Shear creep characteristics of red sandstone after freeze-thaw with different water contents

According to the deterioration characteristics and long-term stability of rock mass in high altitude under the action of freeze-thaw and in water-saturated state, the nuclear magnetic resonance (NMR) technique is used to test the red sandstone samples subjected to freeze-thaw cycles under different water contents, and the shear creep experiments are conducted. Based on the experimental phenomena, the effects of freeze-thaw cycles and water content on the microstructure and creep characteristics of red sandstone are analyzed, and a reasonable creep model is proposed. The results show that the microstructure of wet red sandstone evolves from the main increase of small-size pore to the mutual increase of small-size pore and mesopore with the increasing freeze-thaw cycles, while the mesopore and macropore propagate mainly inside the saturated red sandstone. With the increase of water content, the creep strain of red sandstone generally increases, while the long-term strength and long-term reduction coefficient decrease significantly, the accelerated creep characteristics of red sandstone appear more easily before rock failure, and the macroscopic modes become more fragmented after rock failure.

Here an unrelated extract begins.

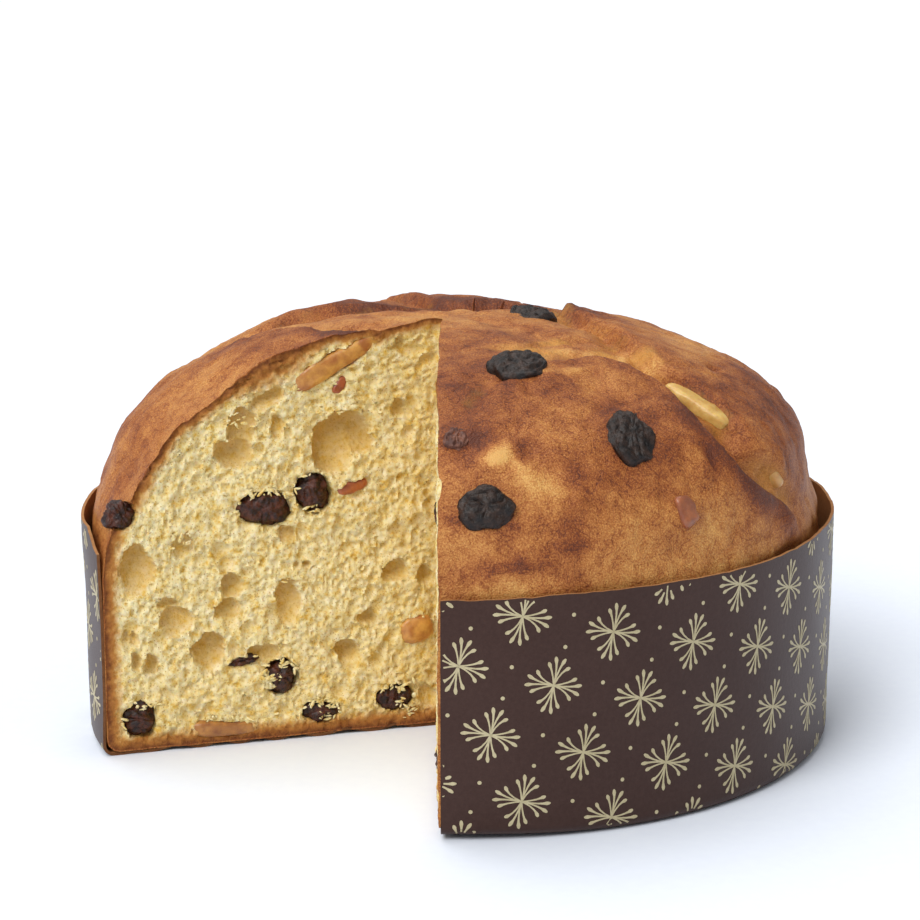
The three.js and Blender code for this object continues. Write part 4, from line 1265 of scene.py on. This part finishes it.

Considering the effects of freeze-thaw damage and time-dependent damage, a new shear creep model for red sandstone subjected to freeze-thaw cycles is established. The parameters of the model are identified by applying the 1stOpt mathematical analysis software, and the correctness and rationality of the model are verified. The research results have reference value for the prevention and evaluation of rock disasters in cold regions.